Между тем российская цензура, ранее явно благоволившая к Мережковскому, под впечатлением от столь решительного «левого» дрейфа стала в свою очередь, после возвращения Мережковских из «европейского далека», подавать первые признаки неудовольствия.
В 1908 году, сразу по выходе отдельным изданием (в издательстве М. В. Пирожкова), был запрещен и конфискован «Павел I» – в пьесе усмотрели «дерзостное неуважение к Высшей Власти…», преступление, караемое по тогдашним законам тюремным заключением. Мережковскому было дано знать, что дело может принять нехороший оборот, если тот будет продолжать «опасные знакомства». Автор крамольной пьесы сделал «фрондерский» жест: отрывки из нее играли на благотворительном вечере в пользу нуждавшегося тогда А. М. Ремизова, устроенном Мережковскими 14 декабря 1909 года.
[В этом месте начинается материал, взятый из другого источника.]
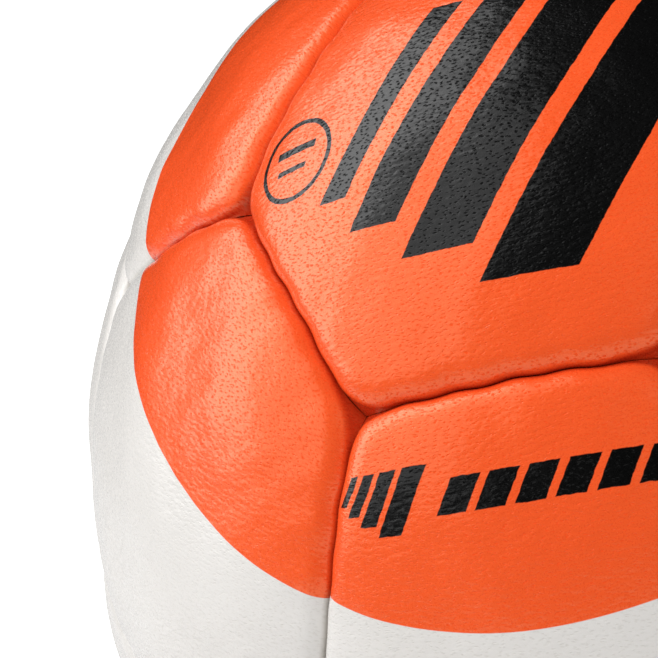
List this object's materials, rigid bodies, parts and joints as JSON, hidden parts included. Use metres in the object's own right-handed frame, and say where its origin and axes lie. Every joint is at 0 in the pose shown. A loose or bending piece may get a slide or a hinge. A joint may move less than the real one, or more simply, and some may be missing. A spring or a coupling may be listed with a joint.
{
  "type": "soccer ball",
  "caption": "Round stitched ball of six-sided and five-sided leather panels over an air bladder, with a needle valve.",
  "frame": {"origin": "centre of the ball", "axes": "+Z out through the valve, -Y towards the viewer of the front"},
  "size_m": [0.2182, 0.2182, 0.2199],
  "materials": {
    "orange_leather": "satin, fine pebble grain",
    "white_leather": "satin, fine pebble grain",
    "foam": "matt closed-cell foam",
    "lining_cloth": "matt plain weave",
    "thread": "waxed",
    "bladder_rubber": "matt",
    "valve_rubber": "satin",
    "core_rubber": "satin"
  },
  "bodies": {
    "ball": {"valve_panel": "orange_leather", "hexagon_panel_02": "white_leather", "hexagon_panel_03": "orange_leather", "hexagon_panel_04": "orange_leather", "hexagon_panel_05": "orange_leather", "hexagon_panel_06": "orange_leather", "hexagon_panel_07": "orange_leather", "hexagon_panel_08": "white_leather", "hexagon_panel_09": "orange_leather", "hexagon_panel_10": "orange_leather", "hexagon_panel_11": "orange_leather", "hexagon_panel_12": "orange_leather", "hexagon_panel_13": "orange_leather", "hexagon_panel_14": "orange_leather", "hexagon_panel_15": "white_leather", "hexagon_panel_16": "orange_leather", "hexagon_panel_17": "white_leather", "hexagon_panel_18": "orange_leather", "hexagon_panel_19": "orange_leather", "hexagon_panel_20": "orange_leather", "pentagon_panel_01": "orange_leather", "pentagon_panel_02": "orange_leather", "pentagon_panel_03": "orange_leather", "pentagon_panel_04": "orange_leather", "pentagon_panel_05": "orange_leather", "pentagon_panel_06": "orange_leather", "pentagon_panel_07": "orange_leather", "pentagon_panel_08": "orange_leather", "pentagon_panel_09": "orange_leather", "pentagon_panel_10": "orange_leather", "pentagon_panel_11": "orange_leather", "pentagon_panel_12": "orange_leather", "hexagon_foam": "foam", "pentagon_foam": "foam", "hexagon_lining": "lining_cloth", "pentagon_lining": "lining_cloth", "hexagon_seam_thread": "thread", "pentagon_seam_thread": "thread", "bladder": "bladder_rubber", "valve_stem": "valve_rubber", "valve_patch": "lining_cloth"},
    "valve_core": {"valve_core": "core_rubber"}
  },
  "joints": [
    {"name": "valve_core_pull", "type": "slide", "parent": "ball", "child": "valve_core", "axis": [0, 0, 1], "range_m": [0, 0.03]}
  ]
}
Вечер имел успех, публика неистово аплодировала, но успокоения это, конечно, не принесло.
С января 1909 года Мережковский жаловался на постоянную сердечную аритмию, страшную усталость, на (удивительное дело!) отвращение к работе (он никак не мог решиться начать следующий роман новой «трилогии» – «Александр I»). После истории с «Вехами» у него начинаются перебои в работе сердца, и испуганная Зинаида Николаевна решает увезти мужа из России на несколько недель в Швейцарию или Германию. Их сопровождал неизменный Философов.
Отдыха не получилось. Во Фрейбурге стоял в мае совершенно «русский» холод, а в Лугано, куда они сочли за благо перебраться, их ожидала телеграмма из Парижа от Савинкова. Тот настоятельно просил Мережковского приехать – ввиду исключительных личных обстоятельств. Ехать Мережковскому никуда не хотелось, но Философов, напомнив о «моральных обязательствах» перед Савинковым, который некогда числился в неофитах «нового религиозного действия», решительно настоял на поездке.